Remember the first customers we’ve connected in a single cluster? What we’ve seen in the 2D plot matches the dendrogram as those are exactly the first customers connected using an horizontal line (climbing the dendrogram from below):

First Horizontal Line in Dendrogram - Image by Author
First Horizontal Line in Dendrogram – Image by Author

The horizontal lines represent the merging process we’ve just done! Naturally, the dendrogram ends in a big horizontal line that connects all data points.

As we just got familiar with the Dendrogram, we’re now ready to check the sklearn implementation and use a real dataset to understand how we can select the appropriate number of clusters based on this cool clustering method!

Sklearn Implementation

For the sklearn implementation, I’m going to use the Wine Quality dataset available here.

wine_data = pd.read_csv('winequality-red.csv', sep=';')
wine_data.head(10)
Wine Quality Data Set Preview - Image by Author
Wine Quality Data Set Preview – Image by Author

This dataset contains information about wines (particularly red wines) with different characteristics such as citric acid, chlorides or density. The last column of the dataset gives respect to the quality of the wine, a classification done by a jury panel.

As hierarchical clustering deals with distances and we’re going to use the euclidean distance, we need to standardize our data. We’ll start by using a StandardScaleron top of our data:

from sklearn.preprocessing import StandardScaler
sc = StandardScaler()
wine_data_scaled = sc.fit_transform(wine_data)

With our scaled dataset, we can fit our first hierarchical clustering solution! We can access hierarchical clustering by creating an AgglomerativeClustering object:

average_method = AgglomerativeClustering(n_clusters = None, 
                                         distance_threshold = 0, 
                                         linkage = 'average')
average_method.fit(wine_data_scaled)

Let me detail the arguments we are using inside the AgglomerativeClustering:

  • n_clusters=None is used as a way to have the full solution of the clusters (and where we can produce the full dendrogram).
  • distance_threshold = 0 must be set in the sklearn implementation for the full dendrogram to be produced.
  • linkage = 'average' is a very important hyperparameter. Remember that, in the theoretical implementation, we’ve described one method to consider the distances between newly formed clusters. average is the method that considers the average point between every new formed cluster in the calculation of new distances. In the sklearn implementation, we have three other methods that we also described: single , complete and ward .

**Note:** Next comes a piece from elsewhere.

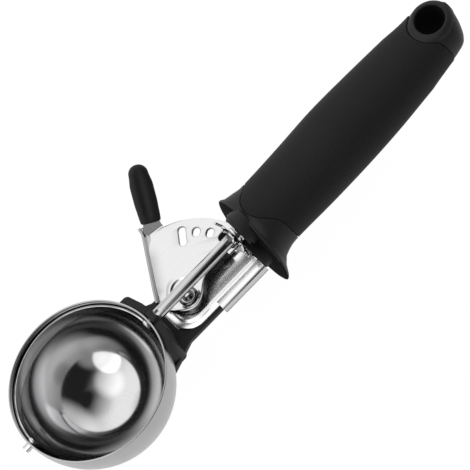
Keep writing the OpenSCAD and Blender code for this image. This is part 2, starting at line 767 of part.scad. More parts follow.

After fitting the model, it’s time to plot our dendrogram. For this, I’m going to use the helper function provided in the sklearn documentation:

from scipy.cluster.hierarchy import dendrogram

def plot_dendrogram(model, **kwargs):
    # Create linkage matrix and then plot the dendrogram

    # create the counts of samples under each node
    counts = np.zeros(model.children_.shape[0])
    n_samples = len(model.labels_)
    for i, merge in enumerate(model.children_):
        current_count = 0
        for child_idx in merge:
            if child_idx < n_samples:
                current_count += 1  # leaf node
            else:
                current_count += counts[child_idx - n_samples]
        counts[i] = current_count

    linkage_matrix = np.column_stack(
        [model.children_, model.distances_, counts]
    ).astype(float)

    # Plot the corresponding dendrogram
    dendrogram(linkage_matrix, **kwargs)

If we plot our hierarchical clustering solution:

plot_dendrogram(average_method, truncate_mode="level", p=20)
plt.title('Dendrogram of Hierarchical Clustering - Average Method')
Dendrogram of Average Method - Image by Author
Dendrogram of Average Method – Image by Author

The dendrogram is not great as our observations seem to get a bit jammed. Sometimes, the average , single and complete linkage may result in strange dendrograms, particularly when there are strong outliers in the data. The ward method may be appropriate for this type of data so let’s test that method:

ward_method = AgglomerativeClustering(n_clusters = None, 
                                         distance_threshold = 0, 
                                         linkage = 'ward')
ward_method.fit(wine_data_scaled)

plot_dendrogram(ward_method, truncate_mode="level", p=20)
Dendrogram of Ward Method - Image by Author
Dendrogram of Ward Method – Image by Author

Much better! Notice that the clusters seem to be better defined according to the dendrogram. The ward method attempts to divide clusters by minimizing the intra-variance between newly formed clusters (https://online.stat.psu.edu/stat505/lesson/14/14.7) as we’ve described on the first part of the post. The objective is that for every iteration the clusters to be aggregated minimize the variance (distance between data points and new cluster to be formed).

Again, changing methods can be achieved by changing the linkage parameter in the AgglomerativeClustering function!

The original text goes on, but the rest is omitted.